Give all of the lines again, with nothing added or dropped.

═════ Provided material

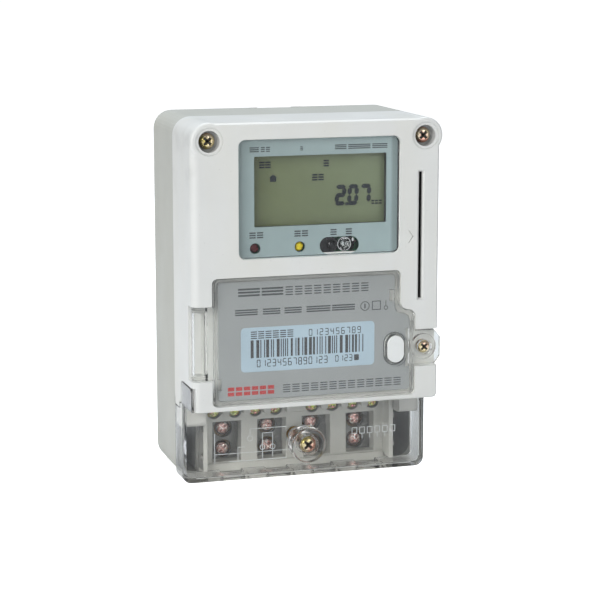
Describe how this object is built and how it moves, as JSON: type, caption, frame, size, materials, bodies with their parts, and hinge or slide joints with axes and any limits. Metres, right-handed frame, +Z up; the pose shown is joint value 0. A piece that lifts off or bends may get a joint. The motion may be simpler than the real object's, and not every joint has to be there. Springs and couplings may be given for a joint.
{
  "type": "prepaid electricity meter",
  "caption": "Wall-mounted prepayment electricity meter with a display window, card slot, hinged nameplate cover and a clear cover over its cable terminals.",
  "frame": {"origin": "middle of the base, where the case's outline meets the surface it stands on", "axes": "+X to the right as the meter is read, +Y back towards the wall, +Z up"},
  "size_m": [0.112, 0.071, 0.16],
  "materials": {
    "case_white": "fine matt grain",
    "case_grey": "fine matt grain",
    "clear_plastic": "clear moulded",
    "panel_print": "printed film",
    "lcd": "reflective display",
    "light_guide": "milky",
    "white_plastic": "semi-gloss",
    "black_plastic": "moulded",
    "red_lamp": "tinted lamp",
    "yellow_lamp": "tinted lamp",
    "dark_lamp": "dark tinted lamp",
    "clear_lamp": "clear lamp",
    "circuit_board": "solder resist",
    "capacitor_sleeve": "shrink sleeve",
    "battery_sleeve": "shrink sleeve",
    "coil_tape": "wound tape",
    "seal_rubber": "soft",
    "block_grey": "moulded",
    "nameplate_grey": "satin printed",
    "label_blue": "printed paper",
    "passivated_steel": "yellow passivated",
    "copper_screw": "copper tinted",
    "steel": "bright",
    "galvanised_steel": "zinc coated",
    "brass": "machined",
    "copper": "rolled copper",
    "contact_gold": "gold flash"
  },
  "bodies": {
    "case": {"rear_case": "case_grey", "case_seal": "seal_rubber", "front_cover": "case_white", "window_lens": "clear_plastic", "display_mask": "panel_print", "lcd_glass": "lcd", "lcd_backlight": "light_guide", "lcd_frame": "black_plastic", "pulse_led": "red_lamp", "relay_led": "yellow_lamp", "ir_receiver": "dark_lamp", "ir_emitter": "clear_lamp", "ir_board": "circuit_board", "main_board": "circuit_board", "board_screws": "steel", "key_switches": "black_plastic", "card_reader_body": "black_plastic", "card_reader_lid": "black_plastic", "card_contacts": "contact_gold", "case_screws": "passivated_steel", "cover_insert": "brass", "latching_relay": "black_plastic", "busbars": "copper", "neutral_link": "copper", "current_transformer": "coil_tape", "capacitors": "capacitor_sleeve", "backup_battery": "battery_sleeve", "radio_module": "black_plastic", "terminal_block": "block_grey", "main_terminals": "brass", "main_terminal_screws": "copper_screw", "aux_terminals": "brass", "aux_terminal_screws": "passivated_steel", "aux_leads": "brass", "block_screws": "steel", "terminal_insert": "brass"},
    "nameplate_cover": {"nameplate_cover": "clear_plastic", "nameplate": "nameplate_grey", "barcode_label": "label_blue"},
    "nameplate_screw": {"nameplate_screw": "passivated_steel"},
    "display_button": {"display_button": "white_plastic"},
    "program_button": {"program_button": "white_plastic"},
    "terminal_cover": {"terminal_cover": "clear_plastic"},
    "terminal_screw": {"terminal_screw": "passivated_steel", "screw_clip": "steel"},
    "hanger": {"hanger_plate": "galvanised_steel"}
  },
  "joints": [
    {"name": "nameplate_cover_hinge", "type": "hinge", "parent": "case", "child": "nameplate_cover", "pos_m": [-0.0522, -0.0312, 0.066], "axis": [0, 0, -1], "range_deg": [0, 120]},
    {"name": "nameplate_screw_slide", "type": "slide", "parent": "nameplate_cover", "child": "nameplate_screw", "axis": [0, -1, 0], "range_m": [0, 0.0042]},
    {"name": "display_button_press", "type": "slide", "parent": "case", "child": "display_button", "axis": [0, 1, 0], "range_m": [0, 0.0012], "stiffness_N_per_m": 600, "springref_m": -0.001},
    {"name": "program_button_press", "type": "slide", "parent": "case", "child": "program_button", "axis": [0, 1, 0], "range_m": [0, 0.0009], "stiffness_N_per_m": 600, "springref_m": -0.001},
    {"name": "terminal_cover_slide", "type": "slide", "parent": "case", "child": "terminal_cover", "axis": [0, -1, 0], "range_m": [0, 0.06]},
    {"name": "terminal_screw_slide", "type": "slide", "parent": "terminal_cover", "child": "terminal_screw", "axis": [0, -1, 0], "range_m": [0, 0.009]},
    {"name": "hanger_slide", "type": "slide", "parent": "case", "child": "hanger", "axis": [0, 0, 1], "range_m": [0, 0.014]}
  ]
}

══════════

Written solution:
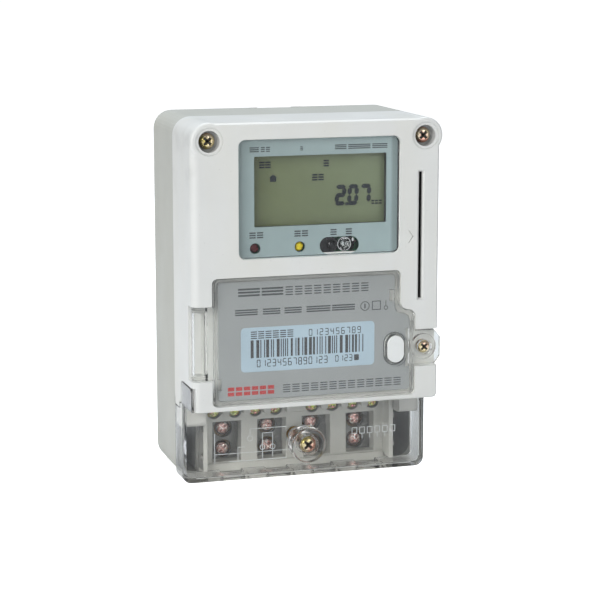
Describe how this object is built and how it moves, as JSON: type, caption, frame, size, materials, bodies with their parts, and hinge or slide joints with axes and any limits. Metres, right-handed frame, +Z up; the pose shown is joint value 0. A piece that lifts off or bends may get a joint. The motion may be simpler than the real object's, and not every joint has to be there. Springs and couplings may be given for a joint.
{
  "type": "prepaid electricity meter",
  "caption": "Wall-mounted prepayment electricity meter with a display window, card slot, hinged nameplate cover and a clear cover over its cable terminals.",
  "frame": {"origin": "middle of the base, where the case's outline meets the surface it stands on", "axes": "+X to the right as the meter is read, +Y back towards the wall, +Z up"},
  "size_m": [0.112, 0.071, 0.16],
  "materials": {
    "case_white": "fine matt grain",
    "case_grey": "fine matt grain",
    "clear_plastic": "clear moulded",
    "panel_print": "printed film",
    "lcd": "reflective display",
    "light_guide": "milky",
    "white_plastic": "semi-gloss",
    "black_plastic": "moulded",
    "red_lamp": "tinted lamp",
    "yellow_lamp": "tinted lamp",
    "dark_lamp": "dark tinted lamp",
    "clear_lamp": "clear lamp",
    "circuit_board": "solder resist",
    "capacitor_sleeve": "shrink sleeve",
    "battery_sleeve": "shrink sleeve",
    "coil_tape": "wound tape",
    "seal_rubber": "soft",
    "block_grey": "moulded",
    "nameplate_grey": "satin printed",
    "label_blue": "printed paper",
    "passivated_steel": "yellow passivated",
    "copper_screw": "copper tinted",
    "steel": "bright",
    "galvanised_steel": "zinc coated",
    "brass": "machined",
    "copper": "rolled copper",
    "contact_gold": "gold flash"
  },
  "bodies": {
    "case": {"rear_case": "case_grey", "case_seal": "seal_rubber", "front_cover": "case_white", "window_lens": "clear_plastic", "display_mask": "panel_print", "lcd_glass": "lcd", "lcd_backlight": "light_guide", "lcd_frame": "black_plastic", "pulse_led": "red_lamp", "relay_led": "yellow_lamp", "ir_receiver": "dark_lamp", "ir_emitter": "clear_lamp", "ir_board": "circuit_board", "main_board": "circuit_board", "board_screws": "steel", "key_switches": "black_plastic", "card_reader_body": "black_plastic", "card_reader_lid": "black_plastic", "card_contacts": "contact_gold", "case_screws": "passivated_steel", "cover_insert": "brass", "latching_relay": "black_plastic", "busbars": "copper", "neutral_link": "copper", "current_transformer": "coil_tape", "capacitors": "capacitor_sleeve", "backup_battery": "battery_sleeve", "radio_module": "black_plastic", "terminal_block": "block_grey", "main_terminals": "brass", "main_terminal_screws": "copper_screw", "aux_terminals": "brass", "aux_terminal_screws": "passivated_steel", "aux_leads": "brass", "block_screws": "steel", "terminal_insert": "brass"},
    "nameplate_cover": {"nameplate_cover": "clear_plastic", "nameplate": "nameplate_grey", "barcode_label": "label_blue"},
    "nameplate_screw": {"nameplate_screw": "passivated_steel"},
    "display_button": {"display_button": "white_plastic"},
    "program_button": {"program_button": "white_plastic"},
    "terminal_cover": {"terminal_cover": "clear_plastic"},
    "terminal_screw": {"terminal_screw": "passivated_steel", "screw_clip": "steel"},
    "hanger": {"hanger_plate": "galvanised_steel"}
  },
  "joints": [
    {"name": "nameplate_cover_hinge", "type": "hinge", "parent": "case", "child": "nameplate_cover", "pos_m": [-0.0522, -0.0312, 0.066], "axis": [0, 0, -1], "range_deg": [0, 120]},
    {"name": "nameplate_screw_slide", "type": "slide", "parent": "nameplate_cover", "child": "nameplate_screw", "axis": [0, -1, 0], "range_m": [0, 0.0042]},
    {"name": "display_button_press", "type": "slide", "parent": "case", "child": "display_button", "axis": [0, 1, 0], "range_m": [0, 0.0012], "stiffness_N_per_m": 600, "springref_m": -0.001},
    {"name": "program_button_press", "type": "slide", "parent": "case", "child": "program_button", "axis": [0, 1, 0], "range_m": [0, 0.0009], "stiffness_N_per_m": 600, "springref_m": -0.001},
    {"name": "terminal_cover_slide", "type": "slide", "parent": "case", "child": "terminal_cover", "axis": [0, -1, 0], "range_m": [0, 0.06]},
    {"name": "terminal_screw_slide", "type": "slide", "parent": "terminal_cover", "child": "terminal_screw", "axis": [0, -1, 0], "range_m": [0, 0.009]},
    {"name": "hanger_slide", "type": "slide", "parent": "case", "child": "hanger", "axis": [0, 0, 1], "range_m": [0, 0.014]}
  ]
}